Case ID: ad3d_117/html/0597-01.html
Source: Caselaw Access Project
Author: {"author": "", "license": "Public Domain", "url": "https://static.case.law/"}
Date Created: 2024-08-24T03:29:51.129683

In the Matter of William Mallay, Appellant, v New York City Housing Authority, Respondent.
    [986 NYS2d 114]
   Judgment, Supreme Court, New York County (Carol E. Huff, J.), entered November 30, 2012, which denied the petition brought pursuant to CPLR article 78, seeking to annul respondent’s determination dated November 30, 2011, denying petitioner succession rights, as a remaining family member to the subject apartment, and dismissed the proceeding, unanimously affirmed, without costs.

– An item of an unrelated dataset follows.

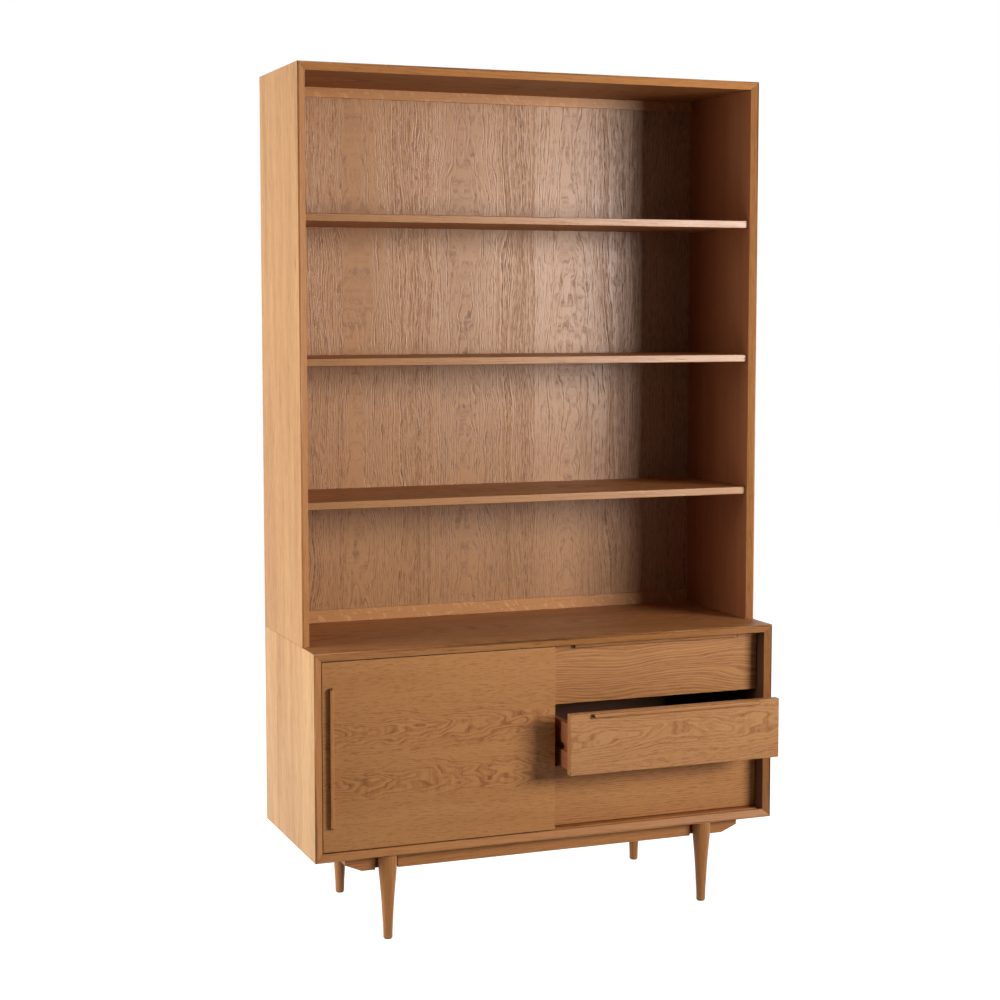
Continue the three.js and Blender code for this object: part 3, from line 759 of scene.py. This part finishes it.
def noisyMaterial(name):
    look = smallFinishes[name]
    material, tree = newMaterial(name)
    marks = noise(tree, objectPoint(tree), look["scale"], cloud["detail"], cloud["roughness"])
    ramp = addNode(tree, "ShaderNodeValToRGB", {"Fac": spread(tree, marks, *cloud["step"])})
    for element, colour in zip(ramp.color_ramp.elements, (look["dark"], look["pale"])):
        element.color = (*colour, 1.0)
    given = {"Height": marks, "Strength": 1.0, "Distance": cloud["relief"]}
    bump = addNode(tree, "ShaderNodeBump", given)
    shader = addNode(tree, "ShaderNodeBsdfPrincipled", {
        "Base Color": ramp.outputs["Color"],
        "Roughness": spread(tree, marks, *cloud["step"], *look["roughness"]),
        "Normal": bump.outputs["Normal"],
        "Metallic": look["metallic"],
    })
    addNode(tree, "ShaderNodeOutputMaterial", {"Surface": shader.outputs[0]})
    return material


# Screws: cross heads round the back panels and under the stretchers
screwSpecs = {
    "panel": {
        "Head radius": 0.0032, "Head height": 0.0012, "Cross width": 0.0011, "Cross depth": 0.0008,
    },
    "frame": {
        "Head radius": 0.0045, "Head height": 0.0011, "Cross width": 0.0014, "Cross depth": 0.0008,
    },
}
screwHead = {"sides": 16, "topShare": 0.72, "crossReach": 1.1}  # shares of the head's radius
screwPlaces = {
    "panelInset": 0.0045, "panelStep": 0.19, "shelfAcross": 4,
    "dividerInset": 0.08, "dividerStep": 0.14, "stretcherAcross": 4, "stretcherEnd": 0.13,
}
screwFacing = {"panel": (math.radians(-90), 0.0, 0.0), "frame": (math.radians(180), 0.0, 0.0)}


def buildScrewTree(shape):
    lengths = {name: "Float" for name in screwSpecs["panel"]}
    others = {"Facing": "Vector", "Seed": "Int", "Metal": "Material"}
    tree, sizes = newShape("crossHeadScrews", {**lengths, **others})
    head = addNode(tree, "GeometryNodeMeshCone", {
        "Vertices": shape["sides"], "Side Segments": 1, "Radius Bottom": sizes["Head radius"],
        "Radius Top": calc(tree, "MULTIPLY", sizes["Head radius"], shape["topShare"]),
        "Depth": sizes["Head height"],
    }).outputs["Mesh"]
    reach = calc(tree, "MULTIPLY", sizes["Head radius"], shape["crossReach"])
    deep = calc(tree, "MULTIPLY", sizes["Cross depth"], 2.0)  # half of it stands over the head
    bars = []
    for size in ((reach, sizes["Cross width"]), (sizes["Cross width"], reach)):
        bar = addNode(tree, "GeometryNodeMeshCube", {"Size": joinPoint(tree, *size, deep)})
        lift = joinPoint(tree, 0.0, 0.0, sizes["Head height"])
        bars.append(moved(tree, bar.outputs["Mesh"], lift))
    cut = addNode(tree, "GeometryNodeMeshBoolean", operation="DIFFERENCE")
    tree.links.new(head, cut.inputs[0])
    for bar in bars:
        tree.links.new(bar, cut.inputs[1])
    facing = addNode(tree, "FunctionNodeEulerToRotation", {0: sizes["Facing"]}).outputs[0]
    row = addNode(tree, "GeometryNodeInstanceOnPoints", {
        "Points": sizes["Geometry"], "Instance": cut.outputs[0], "Rotation": facing,
    }).outputs[0]
    chance = addNode(tree, "FunctionNodeRandomValue", data_type="FLOAT")
    chance.inputs[3].default_value = math.tau
    tree.links.new(sizes["Seed"], chance.inputs["Seed"])
    turn = joinPoint(tree, 0.0, 0.0, chance.outputs[1])
    spin = addNode(tree, "FunctionNodeEulerToRotation", {0: turn}).outputs[0]
    given = {"Instances": row, "Rotation": spin}
    turned = addNode(tree, "GeometryNodeRotateInstances", given).outputs[0]
    return endShape(tree, turned, sizes["Metal"])


def spaced(low, high, step):
    count = max(1, round((high - low) / step))
    return [low + (high - low) * index / count for index in range(count + 1)]


def panelPlaces(node, inset, step):  # round the edge of a back panel
    low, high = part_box(node)
    left, right, bottom, top = low.x + inset, high.x - inset, low.z + inset, high.z - inset
    places = [(x, high.y, z) for x in (left, right) for z in spaced(bottom, top, step)]
    return places + [(x, high.y, z) for z in (bottom, top) for x in spaced(left, right, step)[1:-1]]


def addScrews(spec):
    behind, below = [], []
    for node in ("upper_back_panel", "lower_back_panel"):
        behind += panelPlaces(node, spec["panelInset"], spec["panelStep"])
    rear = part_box("upper_back_panel")[1].y
    for node in ("shelf_low", "shelf_middle", "shelf_high"):
        low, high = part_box(node)
        step, height = (high.x - low.x) / spec["shelfAcross"], (low.z + high.z) / 2
        for index in range(spec["shelfAcross"]):
            behind.append((low.x + step * (index + 0.5), rear, height))
    low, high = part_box("divider")
    ends = (low.z + spec["dividerInset"], high.z - spec["dividerInset"])
    behind += [((low.x + high.x) / 2, rear, z) for z in spaced(*ends, spec["dividerStep"])]
    for node in ("stretcher_front", "stretcher_rear"):
        low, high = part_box(node)
        ends = (low.x + spec["stretcherEnd"], high.x - spec["stretcherEnd"])
        step = (ends[1] - ends[0]) / (spec["stretcherAcross"] - 1)
        below += [(x, (low.y + high.y) / 2, low.z) for x in spaced(*ends, step)]
    steel = noisyMaterial("zincSteel")
    tree = buildScrewTree(screwHead)
    sets = {"panelScrews": ("panel", behind), "stretcherScrews": ("frame", below)}
    for number, (name, (kind, places)) in enumerate(sets.items()):
        settings = {"Facing": screwFacing[kind], "Seed": number, "Metal": steel}
        piece = growShape(name, tree, {**screwSpecs[kind], **settings}, points=places)
        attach(piece, "root")
        print(name, len(places), "screws,", len(piece.data.polygons), "faces")


addScrews(screwPlaces)


# The small solids that keep the frame's own shape get finishes of their own
def repaint(node, material):
    for place in nodes[node].material_slots:
        place.material = material


dowelGrain = {"Heart depth": 0.1}
nylon = noisyMaterial("brownNylon")
for number, node in enumerate(sorted(nodes)):
    if node.startswith("dowel_"):
        seed = seedSteps["dowel"] + number
        wood = woodMaterial(node + "Wood", "beech", "ZXY", middleOf(node), seed, dowelGrain)
        repaint(node, wood)
    elif "glide" in node or "guide" in node:
        repaint(node, nylon)
print("small parts finished")

# Studio: floor, world and lamps
studio = {
    "floorSize": 60.0, "ambient": 0.03,
    "floorBounce": 0.35, "floorShown": 0.35,
    "glowNear": 0.97, "glowFar": 1.0, "glowReach": (2.5, 7.0),  # the floor ends in plain white
}


def seenDirectly(tree):  # 1 for the camera and for gloss and glass, 0 for plain light
    path = addNode(tree, "ShaderNodeLightPath").outputs
    either = calc(tree, "MAXIMUM", path["Is Camera Ray"], path["Is Glossy Ray"])
    return calc(tree, "MAXIMUM", either, path["Is Transmission Ray"])


def mattGrey(tree, level):
    return addNode(tree, "ShaderNodeBsdfDiffuse", {"Color": (level, level, level, 1.0)}).outputs[0]


def addFloor(spec):
    bpy.ops.mesh.primitive_plane_add(size=spec["floorSize"])
    floor = bpy.context.object
    floor.name = "studioFloor"
    material, tree = newMaterial("paleFloor")
    seen = seenDirectly(tree)
    plain = mattGrey(tree, spec["floorBounce"])
    shown = mattGrey(tree, spec["floorShown"])
    given = {0: objectPoint(tree)}
    away = addNode(tree, "ShaderNodeVectorMath", given, operation="LENGTH").outputs["Value"]
    strength = spread(tree, away, *spec["glowReach"], spec["glowNear"], spec["glowFar"])
    glow = addNode(tree, "ShaderNodeEmission", {"Strength": strength}).outputs[0]
    bright = addNode(tree, "ShaderNodeAddShader", {0: shown, 1: glow}).outputs[0]
    mixed = addNode(tree, "ShaderNodeMixShader", {"Fac": seen, 1: plain, 2: bright}).outputs[0]
    addNode(tree, "ShaderNodeOutputMaterial", {"Surface": mixed})
    floor.data.materials.append(material)


def addWorld(spec):
    world = bpy.data.worlds.new("studioWorld")
    bpy.context.scene.world = world
    world.use_nodes = True
    tree = world.node_tree
    tree.nodes.clear()
    white = (1.0, 1.0, 1.0, 1.0)
    soft, bright = (
        addNode(tree, "ShaderNodeBackground", {"Color": white, "Strength": strength}).outputs[0]
        for strength in (spec["ambient"], 1.0)
    )
    given = {"Fac": seenDirectly(tree), 1: soft, 2: bright}
    mixed = addNode(tree, "ShaderNodeMixShader", given).outputs[0]
    addNode(tree, "ShaderNodeOutputWorld", {"Surface": mixed})


# Softboxes: their places, the points that they face, their sizes and powers in watts
softboxes = {
    "rightKey": {
        "place": (2.6, -3.0, 1.62), "facing": (0.0, 0.0, 1.45), "size": (1.7, 1.2),
        "spread": 90.0, "power": 51.0,
    },
    "leftFill": {
        "place": (-3.4, 0.1, 1.3), "facing": (-0.5, 0.0, 1.0), "size": (1.8, 2.4),
        "spread": 180.0, "power": 134.0,
    },
    "rearFill": {
        "place": (0.7, 3.2, 2.9), "facing": (0.0, 0.2, 1.0), "size": (2.0, 2.0),
        "spread": 180.0, "power": 75.0,
    },
}


def addSoftbox(name, spec):
    data = bpy.data.lights.new(name, "AREA")
    data.shape = "RECTANGLE"
    data.size, data.size_y = spec["size"]
    data.energy = spec["power"]
    data.spread = math.radians(spec["spread"])
    lamp = bpy.data.objects.new(name, data)
    lamp.location = spec["place"]
    away = Vector(spec["place"]) - Vector(spec["facing"])
    lamp.rotation_euler = away.to_track_quat("Z", "Y").to_euler()
    bpy.context.collection.objects.link(lamp)


addFloor(studio)
addWorld(studio)
for name, spec in softboxes.items():
    addSoftbox(name, spec)
bpy.context.scene.view_settings.view_transform = "Standard"
print("studio ready")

Petitioner did not sustain his burden of establishing entitlement to succession rights as a remaining family member to the apartment held by his deceased fiancé. The record demonstrates that his occupancy was not pursuant to respondent Housing Authority’s written permission, nor was it reflected in the affidavits of income submitted to respondent by the deceased tenant (see Matter of Adler v New York City Hous. Auth., 95 AD3d 694, 695 [1st Dept 2012], lv dismissed 20 NY3d 1053 [2013]). In any event, although petitioner testified that he and the tenant, who died on January 1, 2010, were domestic partners, he proffered no evidence that they registered the partnership, and hence, their relationship “is not within the Housing Authority’s category of immediate relatives who are able to obtain permanent permission to occupy an apartment and succeed to a deceased tenant’s lease” (Matter of Hawthorne v New York City Hous. Auth., 81 AD3d 420, 421 [1st Dept 2011], citing New York City Housing Authority [NYCHA] Management Manual, ch IV).

We have considered petitioner’s remaining arguments and find them unavailing.

Concur—Renwick, J.P, Richter, ManzanetDaniels, Feinman and Gische, JJ.